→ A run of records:
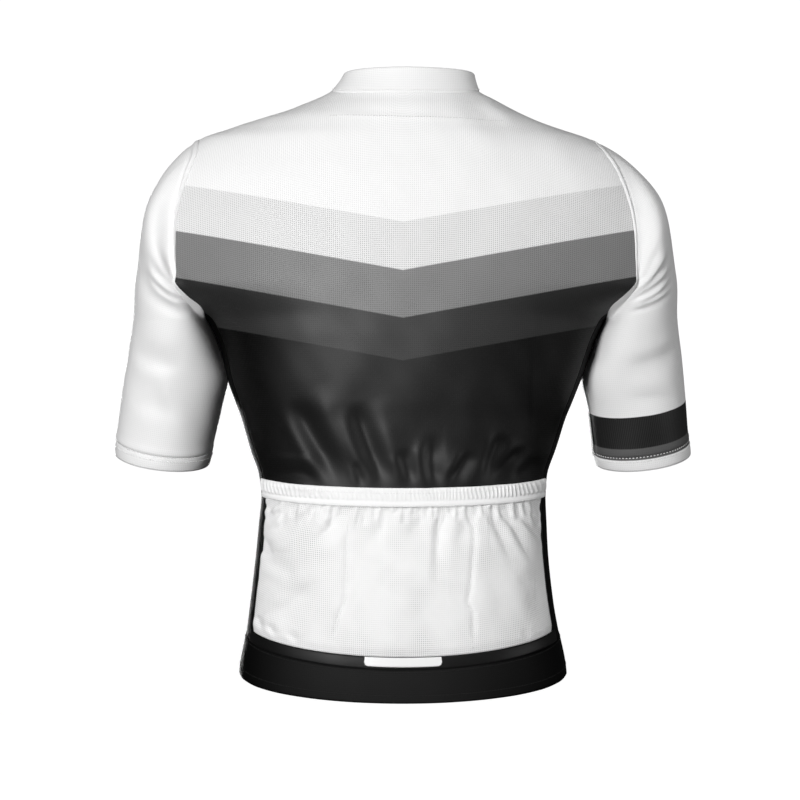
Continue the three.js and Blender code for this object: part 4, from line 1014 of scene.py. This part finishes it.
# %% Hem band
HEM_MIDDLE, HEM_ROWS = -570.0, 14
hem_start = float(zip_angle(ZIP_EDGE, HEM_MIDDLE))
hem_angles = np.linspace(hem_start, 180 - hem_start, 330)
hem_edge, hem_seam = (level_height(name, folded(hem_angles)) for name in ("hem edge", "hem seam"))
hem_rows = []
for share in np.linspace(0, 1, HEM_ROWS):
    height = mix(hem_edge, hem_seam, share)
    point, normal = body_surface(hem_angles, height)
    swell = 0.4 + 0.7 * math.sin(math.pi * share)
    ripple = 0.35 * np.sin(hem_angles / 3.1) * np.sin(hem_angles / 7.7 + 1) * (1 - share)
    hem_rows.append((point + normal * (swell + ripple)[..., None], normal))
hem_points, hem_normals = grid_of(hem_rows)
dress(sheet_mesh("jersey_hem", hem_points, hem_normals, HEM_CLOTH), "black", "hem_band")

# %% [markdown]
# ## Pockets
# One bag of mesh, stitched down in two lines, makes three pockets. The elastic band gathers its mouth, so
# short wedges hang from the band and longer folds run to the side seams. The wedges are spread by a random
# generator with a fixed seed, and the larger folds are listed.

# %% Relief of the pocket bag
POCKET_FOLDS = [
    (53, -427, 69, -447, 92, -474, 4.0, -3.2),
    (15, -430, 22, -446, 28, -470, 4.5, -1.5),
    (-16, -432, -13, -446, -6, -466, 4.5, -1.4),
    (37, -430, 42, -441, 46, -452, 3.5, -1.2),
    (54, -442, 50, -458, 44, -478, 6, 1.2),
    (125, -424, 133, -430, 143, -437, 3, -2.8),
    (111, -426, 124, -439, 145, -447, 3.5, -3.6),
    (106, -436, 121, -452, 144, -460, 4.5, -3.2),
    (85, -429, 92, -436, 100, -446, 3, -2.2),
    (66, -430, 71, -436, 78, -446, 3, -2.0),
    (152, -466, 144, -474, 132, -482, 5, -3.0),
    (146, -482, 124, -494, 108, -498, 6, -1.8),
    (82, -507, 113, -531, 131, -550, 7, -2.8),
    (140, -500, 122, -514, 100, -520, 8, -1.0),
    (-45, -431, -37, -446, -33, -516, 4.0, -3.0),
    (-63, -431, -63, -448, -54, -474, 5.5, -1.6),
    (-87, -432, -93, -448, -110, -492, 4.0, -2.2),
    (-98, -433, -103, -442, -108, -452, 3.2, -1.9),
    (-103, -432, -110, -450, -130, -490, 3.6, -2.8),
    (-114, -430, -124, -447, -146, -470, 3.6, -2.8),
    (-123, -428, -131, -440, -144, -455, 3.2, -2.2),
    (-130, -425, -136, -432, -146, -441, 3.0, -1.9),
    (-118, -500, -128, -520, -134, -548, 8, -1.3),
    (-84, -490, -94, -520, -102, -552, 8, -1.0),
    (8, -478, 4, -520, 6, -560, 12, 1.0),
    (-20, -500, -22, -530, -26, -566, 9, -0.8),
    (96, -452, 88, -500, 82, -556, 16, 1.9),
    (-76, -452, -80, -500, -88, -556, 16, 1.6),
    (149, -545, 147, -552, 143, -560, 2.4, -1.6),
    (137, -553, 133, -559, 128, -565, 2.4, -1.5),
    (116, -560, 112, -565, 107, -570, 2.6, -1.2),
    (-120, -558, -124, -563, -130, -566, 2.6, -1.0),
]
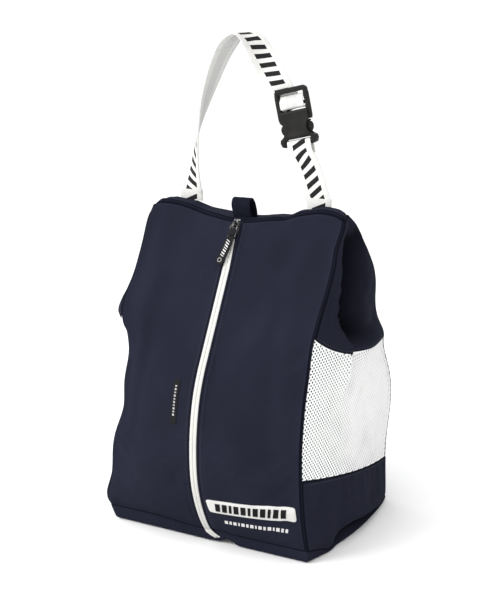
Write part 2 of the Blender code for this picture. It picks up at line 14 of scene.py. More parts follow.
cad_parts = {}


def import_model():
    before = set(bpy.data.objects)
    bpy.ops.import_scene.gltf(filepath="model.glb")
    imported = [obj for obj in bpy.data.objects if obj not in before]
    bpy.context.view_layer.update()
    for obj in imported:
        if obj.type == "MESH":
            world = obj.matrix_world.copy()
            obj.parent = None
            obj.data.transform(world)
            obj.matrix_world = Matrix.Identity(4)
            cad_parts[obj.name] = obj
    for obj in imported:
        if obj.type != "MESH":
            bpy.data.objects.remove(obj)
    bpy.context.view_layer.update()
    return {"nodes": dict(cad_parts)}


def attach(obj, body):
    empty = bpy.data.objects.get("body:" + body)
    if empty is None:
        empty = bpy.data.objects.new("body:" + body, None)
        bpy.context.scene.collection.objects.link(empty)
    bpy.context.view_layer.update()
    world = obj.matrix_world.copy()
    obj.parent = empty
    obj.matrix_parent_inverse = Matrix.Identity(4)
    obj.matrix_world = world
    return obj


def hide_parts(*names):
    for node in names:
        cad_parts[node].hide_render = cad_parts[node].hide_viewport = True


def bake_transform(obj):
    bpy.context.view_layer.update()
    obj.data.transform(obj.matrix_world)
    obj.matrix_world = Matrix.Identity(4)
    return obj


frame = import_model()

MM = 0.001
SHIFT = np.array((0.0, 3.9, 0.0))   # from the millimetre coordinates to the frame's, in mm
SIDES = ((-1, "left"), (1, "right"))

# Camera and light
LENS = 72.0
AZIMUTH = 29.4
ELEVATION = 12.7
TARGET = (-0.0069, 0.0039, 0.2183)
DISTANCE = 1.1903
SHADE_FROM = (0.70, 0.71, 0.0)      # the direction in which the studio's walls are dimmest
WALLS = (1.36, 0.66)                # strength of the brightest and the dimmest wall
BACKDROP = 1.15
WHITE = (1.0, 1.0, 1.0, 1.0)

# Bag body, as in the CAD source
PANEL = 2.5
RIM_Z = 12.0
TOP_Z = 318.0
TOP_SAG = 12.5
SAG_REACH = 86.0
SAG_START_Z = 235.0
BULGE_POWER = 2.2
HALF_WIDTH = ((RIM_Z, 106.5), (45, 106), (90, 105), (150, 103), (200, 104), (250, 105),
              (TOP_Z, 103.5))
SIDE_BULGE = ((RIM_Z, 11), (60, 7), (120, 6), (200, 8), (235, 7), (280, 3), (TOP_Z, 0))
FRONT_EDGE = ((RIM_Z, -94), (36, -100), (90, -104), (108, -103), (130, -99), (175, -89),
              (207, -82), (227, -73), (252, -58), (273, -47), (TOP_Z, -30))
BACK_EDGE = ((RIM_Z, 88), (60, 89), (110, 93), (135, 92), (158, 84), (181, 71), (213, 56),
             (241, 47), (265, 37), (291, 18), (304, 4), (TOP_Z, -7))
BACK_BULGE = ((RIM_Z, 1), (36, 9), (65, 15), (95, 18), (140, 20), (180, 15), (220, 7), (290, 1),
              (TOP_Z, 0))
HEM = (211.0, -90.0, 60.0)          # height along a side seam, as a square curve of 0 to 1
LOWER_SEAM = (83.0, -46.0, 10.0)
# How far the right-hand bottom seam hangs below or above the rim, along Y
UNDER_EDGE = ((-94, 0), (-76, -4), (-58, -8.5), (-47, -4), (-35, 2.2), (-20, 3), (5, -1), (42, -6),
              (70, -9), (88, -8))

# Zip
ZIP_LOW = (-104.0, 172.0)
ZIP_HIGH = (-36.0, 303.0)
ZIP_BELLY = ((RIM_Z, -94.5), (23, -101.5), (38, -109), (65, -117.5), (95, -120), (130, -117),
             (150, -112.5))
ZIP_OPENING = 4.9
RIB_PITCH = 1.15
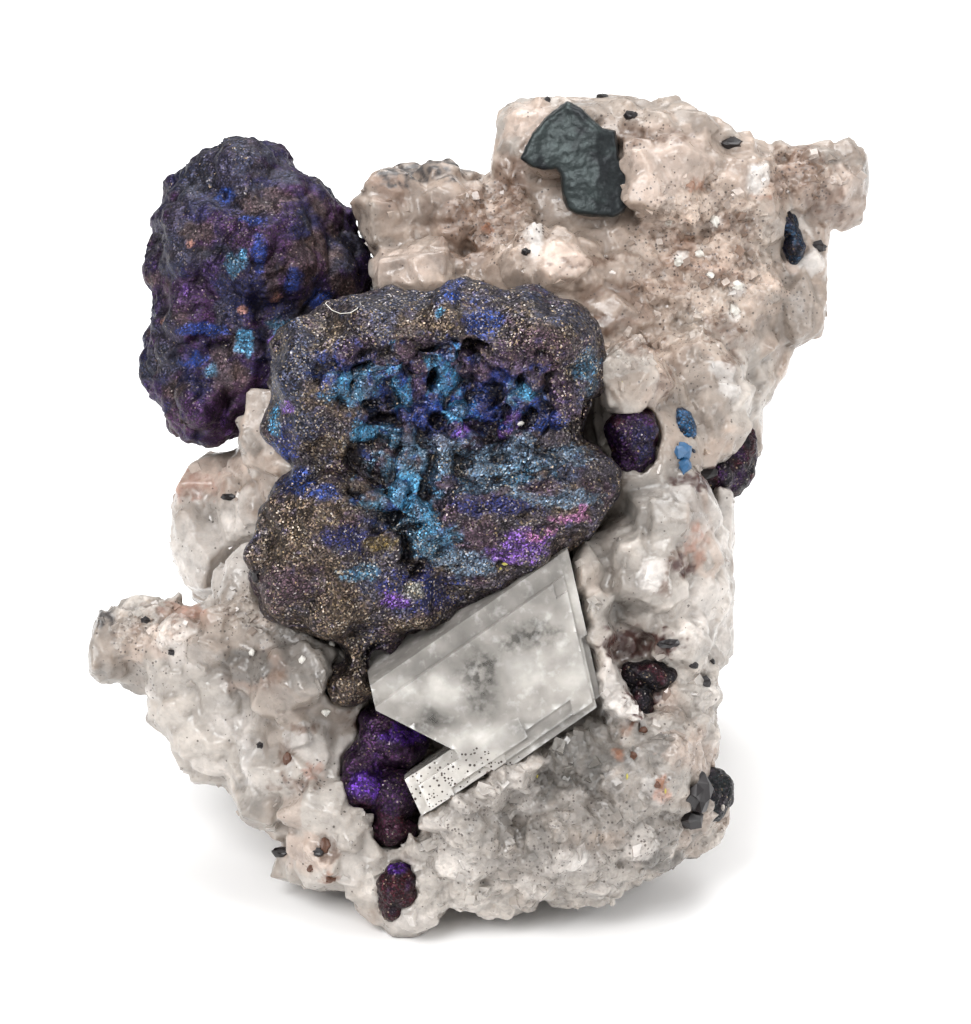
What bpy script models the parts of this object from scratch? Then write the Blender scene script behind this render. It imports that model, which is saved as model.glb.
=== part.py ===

→ What this task involves: Search the data above for lines holding "None" and copy each of them.

→ Written answer:
    hem_rows.append((point + normal * (swell + ripple)[..., None], normal))
            obj.parent = None
    if empty is None:
        empty = bpy.data.objects.new("body:" + body, None)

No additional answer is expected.